The Dodd-Frank Wall Street Reform and Consumer Protection Act (Dodd-Frank) creates a new set of regulatory uncertainties for financial companies. Chief among these new worries is the possibility of being designated systemically important by the Financial Stability Oversight Council (FSOC). With that designation comes a new regulator—the Board of Governors of the Federal Reserve System (Federal Reserve)—operating under a mandate to provide enhanced, company-specific regulatory requirements and supervision for the designated company. The designation, however, may also serve as an implicit promise of government support should the stringent regulatory regime fail to keep a designated company out of trouble. For this reason, FSOC designations also matter to competitors, customers, and counterparties of designated companies and to United States taxpayers.
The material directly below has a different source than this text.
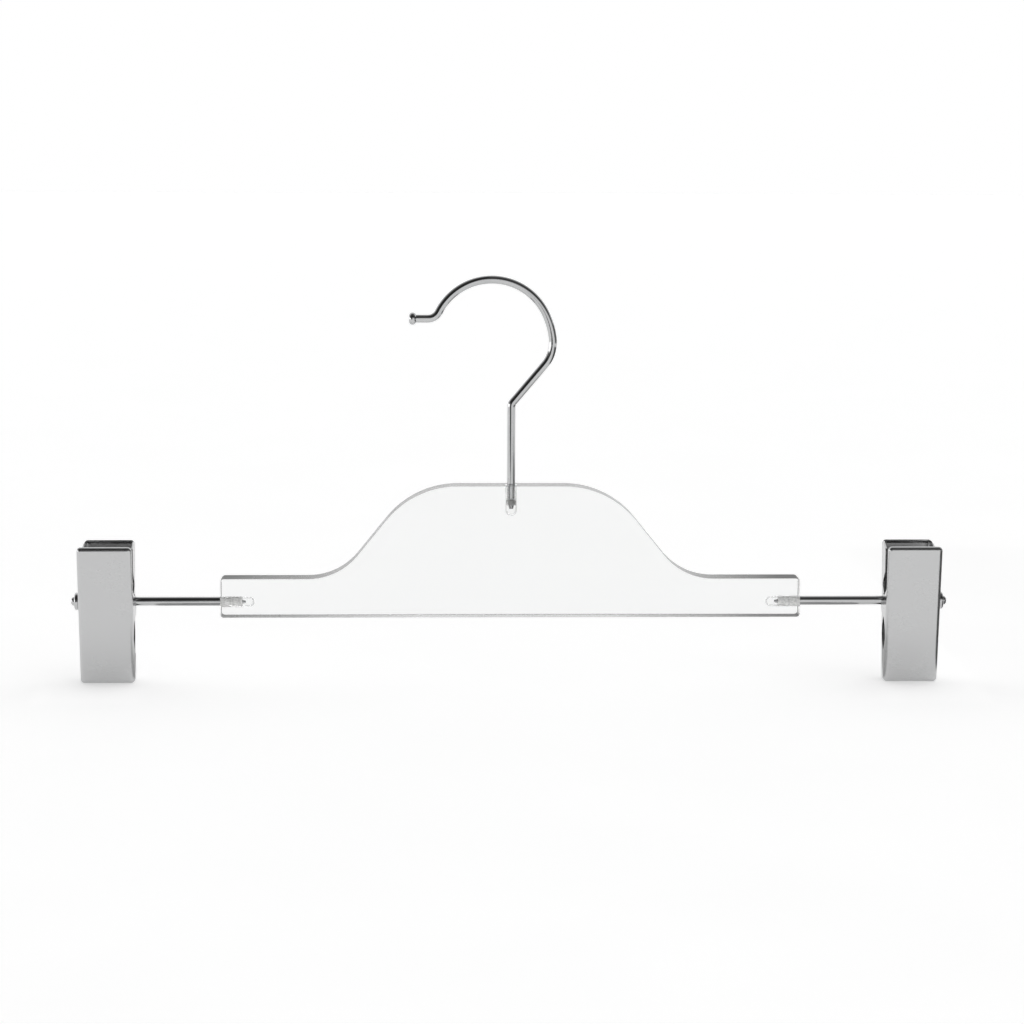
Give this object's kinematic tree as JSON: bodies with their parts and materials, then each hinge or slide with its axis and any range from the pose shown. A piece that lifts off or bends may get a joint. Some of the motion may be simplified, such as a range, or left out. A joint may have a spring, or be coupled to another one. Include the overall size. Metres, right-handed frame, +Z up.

This essay describes the systemic designation framework, the procedural opportunities to resist and reverse designation, and the broader financial stability implications of designation. This essay argues that the FSOC designation, as it has been implemented, runs afoul of the very logic that underlies it. Rather than encouraging companies to manage their risks carefully, FSOC uses the systemic risk label to shift risk management from private companies and state regulators to federal regulators. Companies, by contesting their designations and seeking to make the procedures for applying and revisiting their systemic labels more open and rigorous, may marginally improve the process. Real change, however, will require policymakers to reconsider the effectiveness of designation in its current form as a financial stability-enhancing tool.
The essay starts with a description of what a designation under Title I of Dodd-Frank means. Section II discusses how it is applied. The third part briefly outlines each nonbank financial institution designation to date and the company’s response, with a particular emphasis on the most recent designation (MetLife). The fourth section examines responding to a SIFI designation. The fifth section looks at what insights other companies, the public, regulators, and policymakers can glean from the designations that have been made. Section VI discusses potential changes to the designation process and argues that real change will require a fundamental revisiting of the objective of FSOC designations. Section VII concludes.